When the deadline pressure is alleviated, our brains allow us to delay. Procrastinators have a misconception that they work better under pressure. Psychologically, saying “I work better under pressure” makes zero sense, because “pressure” is just another way of saying “just barely sufficient time to complete whatever I’m doing.”

It’s far more accurate to say that if you are a procrastinator, you work because there is pressure. Without pressure, you don’t work. Which is why pushing back a deadline is terrible for procrastinators. (Though naturally, they are typically the ones asking for extensions)

Problem #3: Resource Reallocation

As soon as the pressure to complete a project is removed, people tend to reallocate resources to other pressing jobs or activities.
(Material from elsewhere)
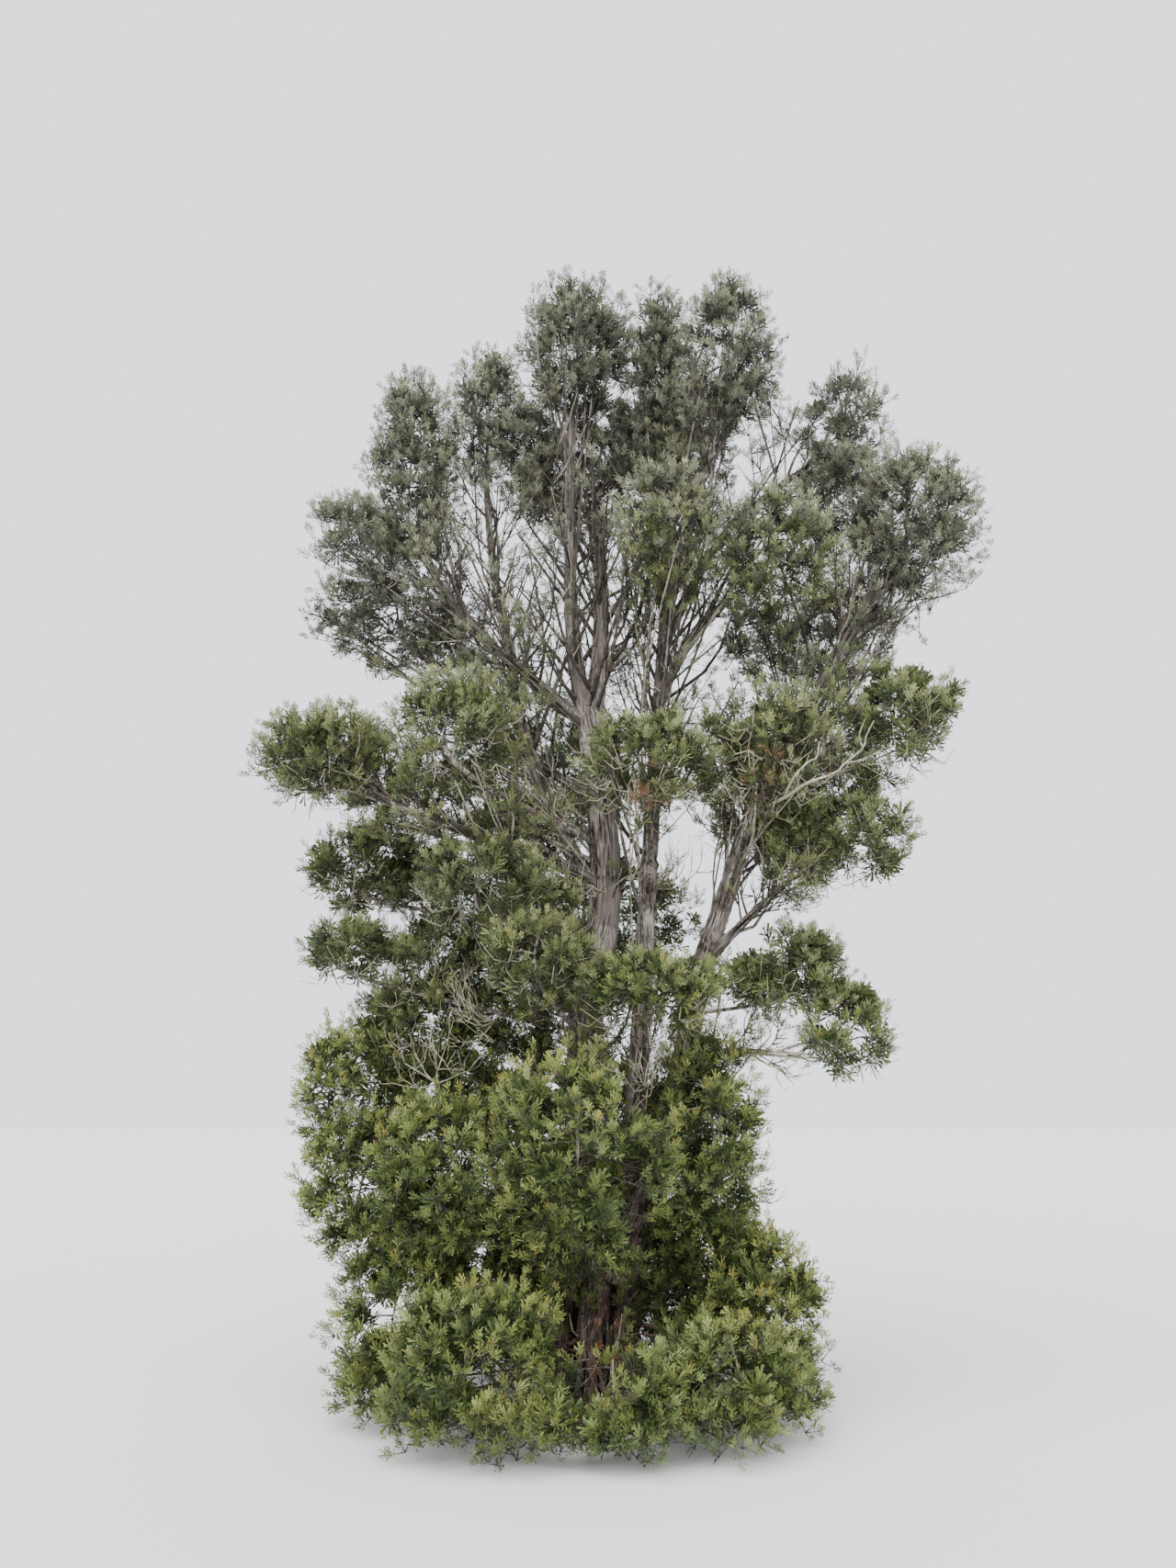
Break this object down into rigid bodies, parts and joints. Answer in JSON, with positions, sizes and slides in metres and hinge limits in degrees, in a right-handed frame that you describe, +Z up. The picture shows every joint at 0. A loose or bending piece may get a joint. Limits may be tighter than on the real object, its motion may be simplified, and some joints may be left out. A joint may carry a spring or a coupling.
{
  "type": "incense cedar tree",
  "caption": "Evergreen conifer with a short fluted trunk forking at the ground into leaning stems, a dense skirt of flat sprays to the ground and an open feathery top.",
  "frame": {"origin": "middle of the flat cut under the trunk, at ground level", "axes": "+Z up along the tree's height, +X to the right as seen from the front, the front faces -Y"},
  "size_m": [4.4006, 2.7449, 6.9847],
  "materials": {
    "bark": "matt shaggy bark in long strips, reddish brown at the foot",
    "pale_bark": "matt pale grey bark of the boughs",
    "foliage_low": "matt olive green sprays with yellowish tips",
    "foliage_high": "matt grey olive sprays",
    "foliage_shade": "matt deep green sprays"
  },
  "bodies": {
    "root": {"trunk": "bark", "stem_left": "bark", "stem_middle": "bark", "stem_right": "bark", "stem_left_west": "bark", "stem_left_east": "bark", "stem_far_left": "pale_bark", "bough_low_right": "pale_bark", "bough_right_elbow": "pale_bark", "bough_right_pale": "pale_bark", "bough_far_left": "pale_bark", "bough_left_high": "pale_bark", "bough_left_back": "pale_bark", "bough_right_sky": "pale_bark", "bough_right_high": "pale_bark", "skirt_left": "foliage_low", "skirt_front_left": "foliage_low", "skirt_front": "foliage_low", "skirt_front_right": "foliage_low", "skirt_right": "foliage_low", "skirt_back_right": "foliage_shade", "skirt_back_left": "foliage_shade", "spire_left": "foliage_low", "shoulder_left": "foliage_low", "shoulder_front_left": "foliage_low", "dome_front": "foliage_low", "shoulder_right": "foliage_low", "shoulder_back": "foliage_shade", "lobe_front": "foliage_low", "lobe_front_right": "foliage_low", "lobe_left_low": "foliage_low", "lobe_left_shelf": "foliage_low", "lobe_left_front": "foliage_high", "lobe_left_hanging": "foliage_high", "lobe_right_low": "foliage_low", "lobe_right_tip": "foliage_low", "lobe_right_shelf": "foliage_high", "lobe_back": "foliage_shade", "lobe_far_left": "foliage_high", "dome_left": "foliage_high", "lobe_middle": "foliage_high", "lobe_right_inner": "foliage_high", "fan_right": "foliage_high", "crown_back_low": "foliage_shade", "crown_back_right": "foliage_shade", "crown_left_shade": "foliage_shade", "sprays_left": "foliage_high", "plume_left": "foliage_high", "plume_inner_left": "foliage_shade", "crown_top_left": "foliage_high", "crown_top_low": "foliage_shade", "plume_middle": "foliage_high", "plume_right_top": "foliage_high", "crown_back_high": "foliage_shade", "lobe_front_high": "foliage_high", "lobe_right_high": "foliage_high", "plume_right_sky": "foliage_shade", "crown_right": "foliage_high", "crown_right_low": "foliage_shade"}
  },
  "joints": []
}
It is then harder to get those resources back on-track once they’ve already diverted their attention.

If it’s not possible to set interim deadlines, then try to avoid extending your schedule at all. The odds are good that you’ll have little to show for it but wasted time.

How to Make Good Use of an Extended Deadline

If we want to solve Problems 1 & 2 — keeping motivation high and keeping the pressure on for procrastinators — we need to find ways to shorten the distance between where we are now and where we want to end up.

To solve Problem 3, the most effective solution is to impose interim deadlines, effectively breaking a larger goal up into discrete sub-goals spaced out strategically in time. These deadlines need to be meaningful as well — if it’s no big deal to miss the deadline, then it’s not a real deadline.

If it’s not possible to set interim deadlines, then you really should try to avoid pushing back your deadline altogether. The odds are good that you’ll have little to show for it but wasted time.